Brehm declined her second nomination request so that she could instead concentrate on her race for the California State Senate, as she was nominated both on the Democratic and Prohibition tickets. (She had moved to Long Beach, California, in 1917, where she became immediately active in both civic affairs and in the Second Presbyterian Church, where she served as a deacon.) Brehm lost the 1920 California State Senate race to the Republican incumbent.
At the 1924 National Convention of the Prohibition Party in Columbus, Ohio, Brehm was nominated to run for vice president of the United States — the first woman to run on a national ticket since women received the right to vote. The Prohibition ticket received 55,951 votes in the general election.
After the passage of the Eighteenth Amendment in 1919, Scanlon focused his crusader energies on regulating the motion picture industry. He worked as president of the Federal Motion Picture Council from 1921 through 1925. Scanlon died in 1927 at the age of 58. Brehm remained active in community affairs until she died at the age of 66 in 1926 as the result of injuries sustained in the collapse of a grandstand at the Tournament of Roses Parade in Pasadena, California.
— Dean Lewis is a Presbyterian minister and activist. From 1968 to 1988 he was director of the PC(USA) Advisory Council on Church and Society. Lewis organized the Presbyterian Cuba Connection in 1996, a mission network to the Presbyterian and Reformed Church of Cuba.

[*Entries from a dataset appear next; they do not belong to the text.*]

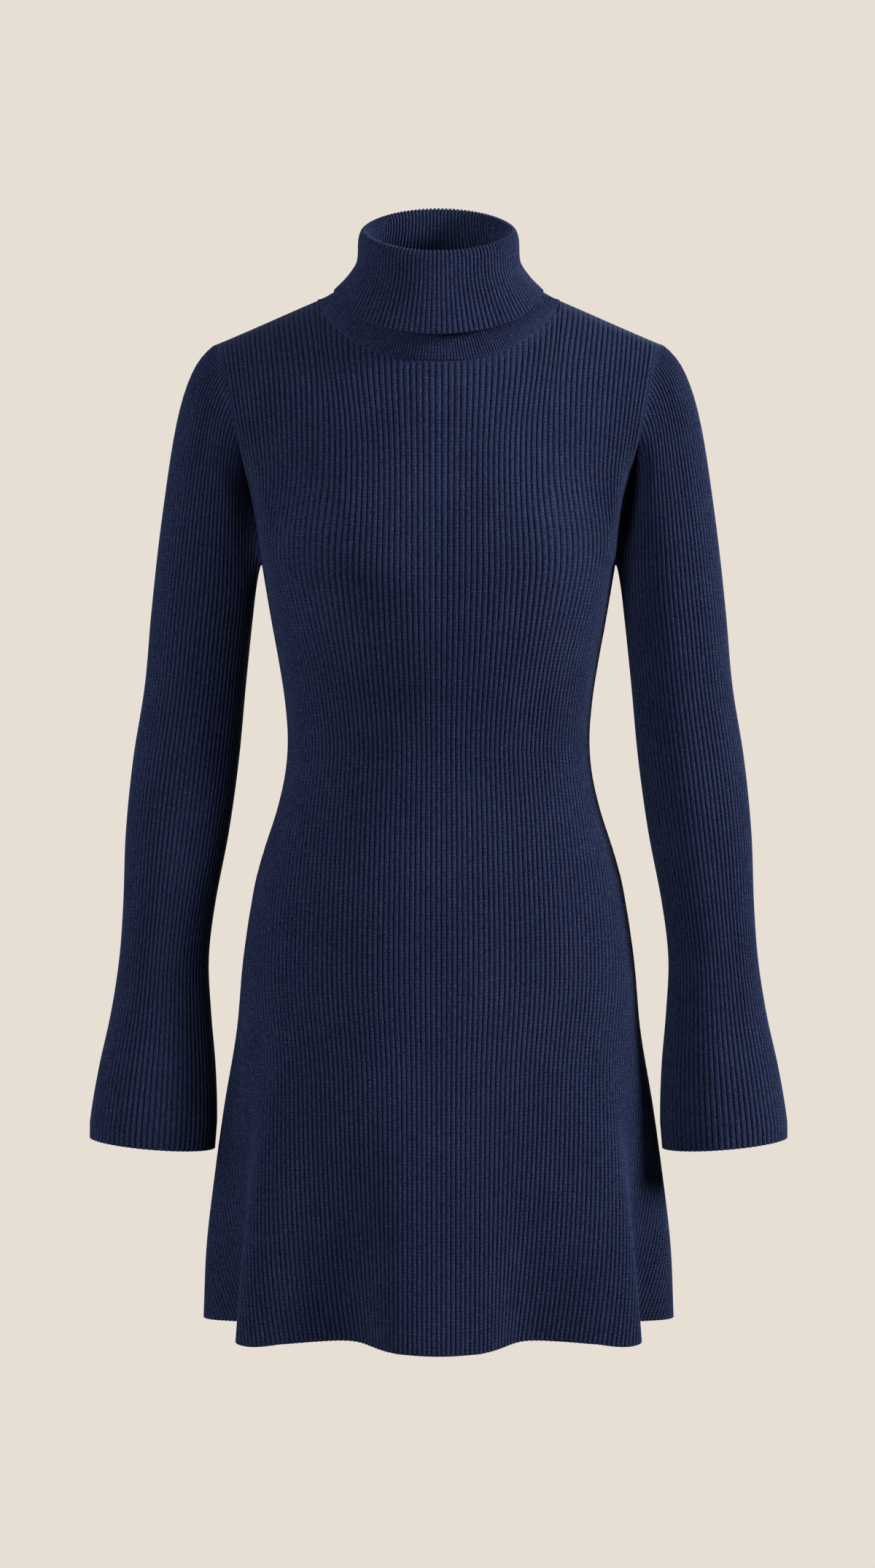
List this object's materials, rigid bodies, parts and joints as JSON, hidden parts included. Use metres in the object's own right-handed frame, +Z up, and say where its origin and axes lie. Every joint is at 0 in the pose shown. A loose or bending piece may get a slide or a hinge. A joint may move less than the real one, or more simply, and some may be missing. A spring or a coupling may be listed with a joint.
{
  "type": "sweater dress",
  "caption": "Short rib-knit sweater dress with a folded turtleneck, long sleeves that bell at the cuffs, a fitted waist and a softly flared skirt, filled out as worn.",
  "frame": {"origin": "the mount shoulders: the point between the two shoulders, level with where the neck meets them, on the side seams' plane", "axes": "+Z up along the centre line towards the neck, the front faces -Y, and the wearer's left sleeve is on +X"},
  "size_m": [0.5716, 0.2961, 0.91],
  "materials": {
    "rib_knit": "soft heathered navy rib knit, matt with a faint nap"
  },
  "bodies": {
    "root": {"front_panel": "rib_knit", "back_panel": "rib_knit", "left_sleeve": "rib_knit", "right_sleeve": "rib_knit", "turtleneck_collar": "rib_knit"}
  },
  "joints": []
}
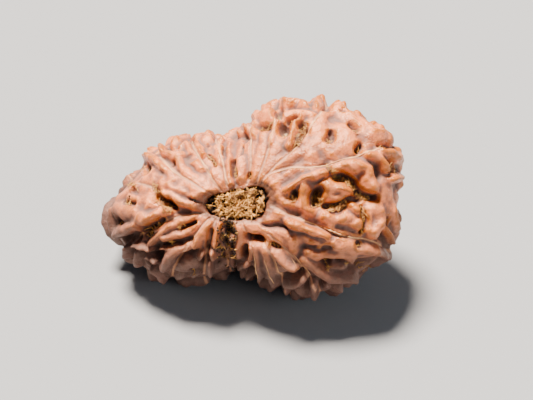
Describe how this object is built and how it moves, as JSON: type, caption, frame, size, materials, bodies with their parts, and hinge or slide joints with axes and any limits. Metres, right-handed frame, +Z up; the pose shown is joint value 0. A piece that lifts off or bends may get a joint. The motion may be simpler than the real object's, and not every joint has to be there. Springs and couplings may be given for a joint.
{
  "type": "rudraksha seed",
  "caption": "Dried stone of an oblong rudraksha fruit, lying on its side: worm-like folds, pits and fine seams spread from an oval stem hole filled with dry fibre",
  "frame": {"origin": "middle of the seed's bounding box, on the surface that it lies on", "axes": "+X along the seed's length to its wide end, +Z up; the stem hole faces -Y and about 40 degrees up"},
  "size_m": [0.033, 0.0213, 0.0208],
  "materials": {
    "stone": "satin",
    "fibre": "matte, crumbly"
  },
  "bodies": {
    "root": {"stone": "stone", "stem_fibre": "fibre", "blossom_fibre": "fibre"}
  },
  "joints": []
}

The Prohibition Amendment was the culmination of the Temperance Crusade that had steadily gained strength over more than a century. The Presbyterian church was a prominent player in that crusade, beginning when Dr. Benjamin Rush addressed the 1811 meeting of the General Assembly and distributed copies of his tract, An Inquiry into the Effects of Ardent Spirits Upon the Human Body and Mind. (The outline of Presbyterian participation in the Temperance Crusade is recorded in the policy statement, Alcohol Use and Abuse: The Social and Health Effects of Alcohol, prepared by the Advisory Council on Church and Society and adopted by the 196th General Assembly (1984) of the Presbyterian Church (U.S.A.).